» Data:
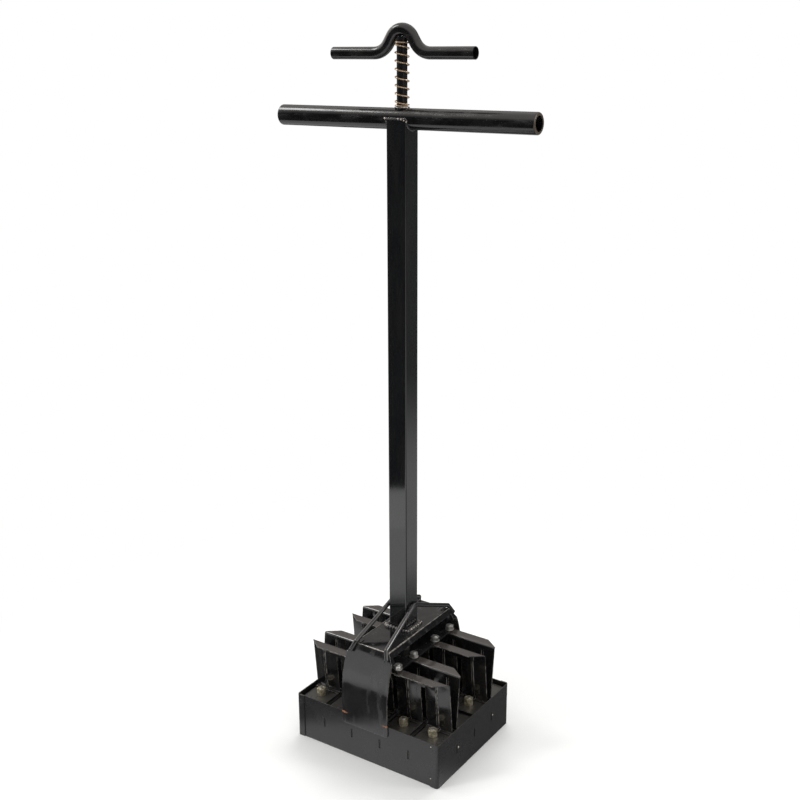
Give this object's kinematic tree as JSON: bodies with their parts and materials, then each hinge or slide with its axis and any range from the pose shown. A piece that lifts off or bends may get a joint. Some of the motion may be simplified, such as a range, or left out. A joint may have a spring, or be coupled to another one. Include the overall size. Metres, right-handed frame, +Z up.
{
  "type": "soil blocker",
  "caption": "Stand-up steel soil blocker: an open mould of square cells on a tall post with a cross handle, and a sprung plunger that presses the blocks out.",
  "frame": {"origin": "centre of the mould's bottom rim, on the ground", "axes": "+X along the mould's long side and both handles, +Y across the mould away from the viewer, +Z up the post"},
  "size_m": [0.366, 0.1886, 0.9435],
  "materials": {
    "black_paint": "gloss",
    "dark_paint": "satin",
    "painted_weld": "gloss",
    "bright_zinc": "satin",
    "yellow_zinc": "satin",
    "spring_wire": "gloss"
  },
  "bodies": {
    "frame": {"near_wall": "black_paint", "far_wall": "black_paint", "left_end_wall": "black_paint", "right_end_wall": "black_paint", "cross_divider_1": "dark_paint", "cross_divider_2": "dark_paint", "cross_divider_3": "dark_paint", "cross_divider_4": "dark_paint", "long_divider_1": "dark_paint", "long_divider_2": "dark_paint", "long_divider_3": "dark_paint", "bridge": "black_paint", "bridge_welds": "painted_weld", "left_brace_rod": "black_paint", "right_brace_rod": "black_paint", "post": "black_paint", "post_foot_weld": "painted_weld", "main_handle": "black_paint", "handle_weld": "painted_weld", "spring_washer": "bright_zinc"},
    "plunger": {"push_handle": "black_paint", "push_rod": "dark_paint", "return_spring": "spring_wire", "stop_sleeve": "bright_zinc", "crossbar": "black_paint", "rod_nut": "bright_zinc", "rail_bolts": "bright_zinc", "rail_nuts": "bright_zinc", "rail_washers": "bright_zinc", "ejector_rail_1": "black_paint", "ejector_rail_2": "black_paint", "ejector_rail_3": "black_paint", "ejector_rail_4": "black_paint", "press_plate_1": "black_paint", "press_plate_2": "black_paint", "press_plate_3": "black_paint", "press_plate_4": "black_paint", "press_plate_5": "black_paint", "press_plate_6": "black_paint", "press_plate_7": "black_paint", "press_plate_8": "black_paint", "press_plate_9": "black_paint", "press_plate_10": "black_paint", "press_plate_11": "black_paint", "press_plate_12": "black_paint", "press_plate_13": "black_paint", "press_plate_14": "black_paint", "press_plate_15": "black_paint", "press_plate_16": "black_paint", "press_plate_17": "black_paint", "press_plate_18": "black_paint", "press_plate_19": "black_paint", "press_plate_20": "black_paint", "dibble_pins": "bright_zinc", "dibble_nuts": "yellow_zinc", "dibble_lock_nuts": "yellow_zinc"}
  },
  "joints": [
    {"name": "plunger_slide", "type": "slide", "parent": "frame", "child": "plunger", "axis": [0, 0, -1], "range_m": [0, 0.054], "stiffness_N_per_m": 2000, "springref_m": -0.02, "deforming": ["return_spring"]}
  ]
}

» Goal:
Restate the data above exactly, keeping each word as it stands.

» Completed exercise:
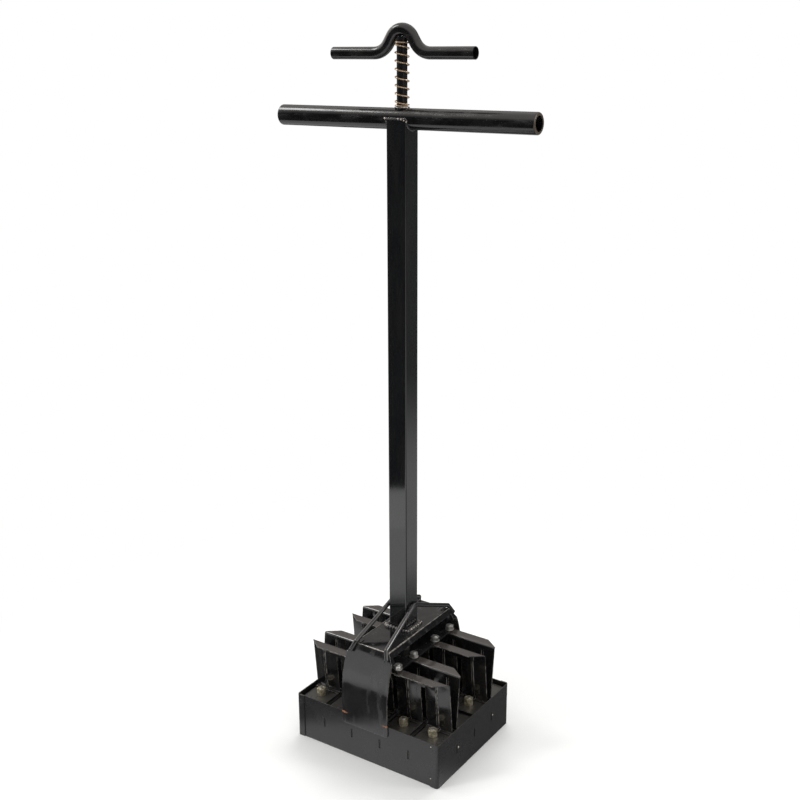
Give this object's kinematic tree as JSON: bodies with their parts and materials, then each hinge or slide with its axis and any range from the pose shown. A piece that lifts off or bends may get a joint. Some of the motion may be simplified, such as a range, or left out. A joint may have a spring, or be coupled to another one. Include the overall size. Metres, right-handed frame, +Z up.
{
  "type": "soil blocker",
  "caption": "Stand-up steel soil blocker: an open mould of square cells on a tall post with a cross handle, and a sprung plunger that presses the blocks out.",
  "frame": {"origin": "centre of the mould's bottom rim, on the ground", "axes": "+X along the mould's long side and both handles, +Y across the mould away from the viewer, +Z up the post"},
  "size_m": [0.366, 0.1886, 0.9435],
  "materials": {
    "black_paint": "gloss",
    "dark_paint": "satin",
    "painted_weld": "gloss",
    "bright_zinc": "satin",
    "yellow_zinc": "satin",
    "spring_wire": "gloss"
  },
  "bodies": {
    "frame": {"near_wall": "black_paint", "far_wall": "black_paint", "left_end_wall": "black_paint", "right_end_wall": "black_paint", "cross_divider_1": "dark_paint", "cross_divider_2": "dark_paint", "cross_divider_3": "dark_paint", "cross_divider_4": "dark_paint", "long_divider_1": "dark_paint", "long_divider_2": "dark_paint", "long_divider_3": "dark_paint", "bridge": "black_paint", "bridge_welds": "painted_weld", "left_brace_rod": "black_paint", "right_brace_rod": "black_paint", "post": "black_paint", "post_foot_weld": "painted_weld", "main_handle": "black_paint", "handle_weld": "painted_weld", "spring_washer": "bright_zinc"},
    "plunger": {"push_handle": "black_paint", "push_rod": "dark_paint", "return_spring": "spring_wire", "stop_sleeve": "bright_zinc", "crossbar": "black_paint", "rod_nut": "bright_zinc", "rail_bolts": "bright_zinc", "rail_nuts": "bright_zinc", "rail_washers": "bright_zinc", "ejector_rail_1": "black_paint", "ejector_rail_2": "black_paint", "ejector_rail_3": "black_paint", "ejector_rail_4": "black_paint", "press_plate_1": "black_paint", "press_plate_2": "black_paint", "press_plate_3": "black_paint", "press_plate_4": "black_paint", "press_plate_5": "black_paint", "press_plate_6": "black_paint", "press_plate_7": "black_paint", "press_plate_8": "black_paint", "press_plate_9": "black_paint", "press_plate_10": "black_paint", "press_plate_11": "black_paint", "press_plate_12": "black_paint", "press_plate_13": "black_paint", "press_plate_14": "black_paint", "press_plate_15": "black_paint", "press_plate_16": "black_paint", "press_plate_17": "black_paint", "press_plate_18": "black_paint", "press_plate_19": "black_paint", "press_plate_20": "black_paint", "dibble_pins": "bright_zinc", "dibble_nuts": "yellow_zinc", "dibble_lock_nuts": "yellow_zinc"}
  },
  "joints": [
    {"name": "plunger_slide", "type": "slide", "parent": "frame", "child": "plunger", "axis": [0, 0, -1], "range_m": [0, 0.054], "stiffness_N_per_m": 2000, "springref_m": -0.02, "deforming": ["return_spring"]}
  ]
}